Reproduce only this span: the line containing "Recreate this object", the line containing "RIM_ROUNDING = 0.34", and every line between them, all exactly as given.
begin SUPPLIED MATERIAL
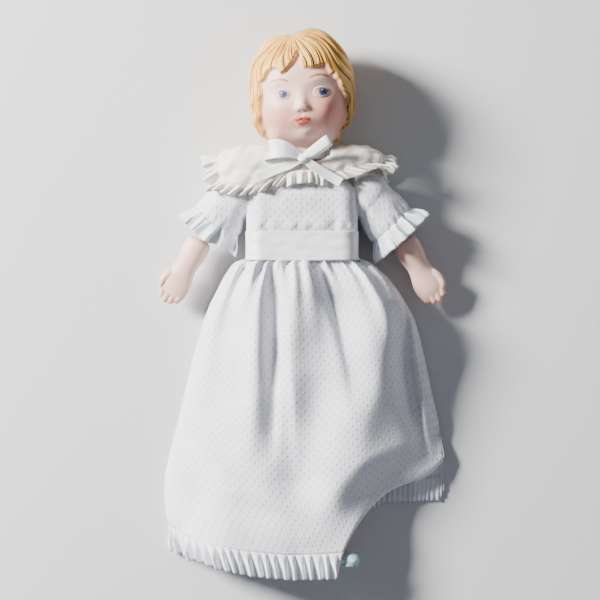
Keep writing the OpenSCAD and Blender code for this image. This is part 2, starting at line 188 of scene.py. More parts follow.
class Shape:
    """Points in mm, faces, and values at the points, gathered from several parts."""

    def __init__(self):
        self.points, self.faces, self.values, self.count = [], [], [], 0
        self.flat = None

    def grid(self, points, wrap_cols=False, wrap_rows=False, caps=False, flip=False, **values):
        rows, cols = points.shape[:2]
        if self.flat is None:
            ring = np.concatenate([points, points[:, :1]], 1) if wrap_cols else points
            self.flat = (np.linalg.norm(np.diff(ring, axis=1), axis=2).sum(1).mean(),
                         np.linalg.norm(np.diff(points, axis=0), axis=2).sum(0).mean())
        faces = quads(rows, cols, wrap_cols, wrap_rows)
        if flip:
            faces = faces[:, ::-1]
        self.points.append(points.reshape(-1, 3))
        self.faces += (faces + self.count).tolist()
        if caps:
            first = np.arange(cols)[::-1] if not flip else np.arange(cols)
            self.faces.append((first + self.count).tolist())
            self.faces.append((first[::-1] + self.count + (rows - 1) * cols).tolist())
        self.values.append({k: np.asarray(v, float).reshape(rows * cols, -1) for k, v in values.items()})
        self.count += rows * cols
        return self

    def mirror(self, side):
        """Makes the doll's right piece of its left one, where side is -1."""
        self.points = [mirrored(g, side) for g in self.points]
        if side < 0:
            self.faces = [f[::-1] for f in self.faces]

    def merged(self, key, width):
        return np.vstack([v.get(key, np.zeros((len(p), width))) for v, p in zip(self.values, self.points)])


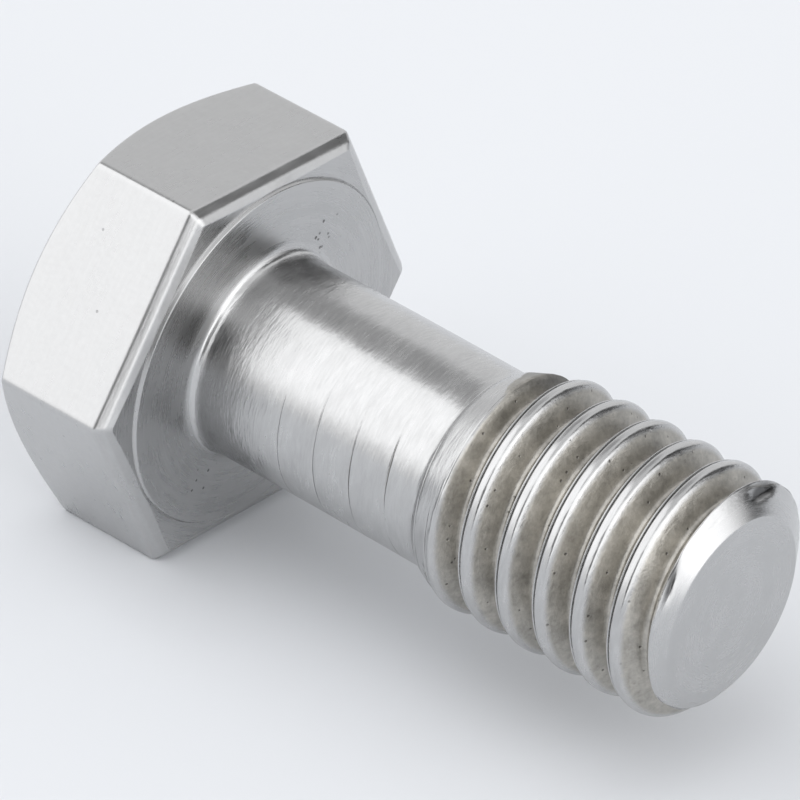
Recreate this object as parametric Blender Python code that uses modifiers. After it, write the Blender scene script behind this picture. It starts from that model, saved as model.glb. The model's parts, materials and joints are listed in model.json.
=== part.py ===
"""A hex bolt with a reduced plain shank and a short coarse thread, as one solid of bright steel.

The bolt lies along +X. The middle of the head's flat top is the origin, the thread's end points to +X,
and two of the six wrench flats face straight up and down.
"""

import math

import bmesh
import bpy

MM = 0.001

# Wrench head
ACROSS_FLATS = 12.5 * MM
HEAD_HEIGHT = 4.85 * MM  # head top to washer face
TOP_FLAT_RADIUS = 0.475 * ACROSS_FLATS
TOP_CHAMFER = math.radians(30)
RIM_ROUNDING = 0.34 * MM  # edge between the flats and the bearing side

# Bearing side of the head
WASHER_RADIUS = 5.72 * MM
WASHER_STEP = 0.1 * MM
CORNER_EASE_RADIUS = 6.15 * MM  # past this radius the underside falls towards the corners
CORNER_EASE = math.radians(15)

# Plain shank
SHANK_RADIUS = 3.28 * MM
SHANK_FILLET = 0.55 * MM
SHANK_LENGTH = 8.6 * MM  # washer face to the start of the thread

# Thread: 18 turns to the inch, right-handed
PITCH = 25.4 * MM / 18
THREAD_RADIUS = 3.97 * MM
ROOT_RADIUS = 3.16 * MM
CREST_WIDTH = 0.24 * PITCH
CREST_ROUNDING = 0.09 * MM
FLANK_ANGLE = math.radians(29)
RIDGE_START = 7.39 * MM  # from the washer face to the middle of the ridge, where its helix begins
TURNS = 9

# Where the shank was turned down, the first ridge is cut low and then steps up to full height
RELIEF_RADIUS = 3.6 * MM
RELIEF_LENGTH = 0.9 * MM
RELIEF_SLOPE = math.radians(45)

# Thread end
LENGTH_UNDER_HEAD = 18.3 * MM
TIP_FLAT_RADIUS = 2.99 * MM
TIP_CHAMFER = math.radians(33)  # from the end plane

# Fineness of the round surfaces
TURNED_STEPS = 64
CORE_STEPS = 48
RIDGE_STEPS = 36
ARC_POINTS = 5

# Spare material that a cut takes away, or that lies inside a neighbour
SPARE = 0.4 * MM

SHANK_END = HEAD_HEIGHT + SHANK_LENGTH
TIP = HEAD_HEIGHT + LENGTH_UNDER_HEAD
ALONG_X = (0, math.pi / 2, 0)  # turns a shape made along Z so that it lies along X


def clear_scene():
    for thing in list(bpy.data.objects):
        bpy.data.objects.remove(thing, do_unlink=True)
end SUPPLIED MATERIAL
**SOLUTION FOR THIS PROBLEM**
Recreate this object as parametric Blender Python code that uses modifiers. After it, write the Blender scene script behind this picture. It starts from that model, saved as model.glb. The model's parts, materials and joints are listed in model.json.
=== part.py ===
"""A hex bolt with a reduced plain shank and a short coarse thread, as one solid of bright steel.

The bolt lies along +X. The middle of the head's flat top is the origin, the thread's end points to +X,
and two of the six wrench flats face straight up and down.
"""

import math

import bmesh
import bpy

MM = 0.001

# Wrench head
ACROSS_FLATS = 12.5 * MM
HEAD_HEIGHT = 4.85 * MM  # head top to washer face
TOP_FLAT_RADIUS = 0.475 * ACROSS_FLATS
TOP_CHAMFER = math.radians(30)
RIM_ROUNDING = 0.34 * MM  # edge between the flats and the bearing side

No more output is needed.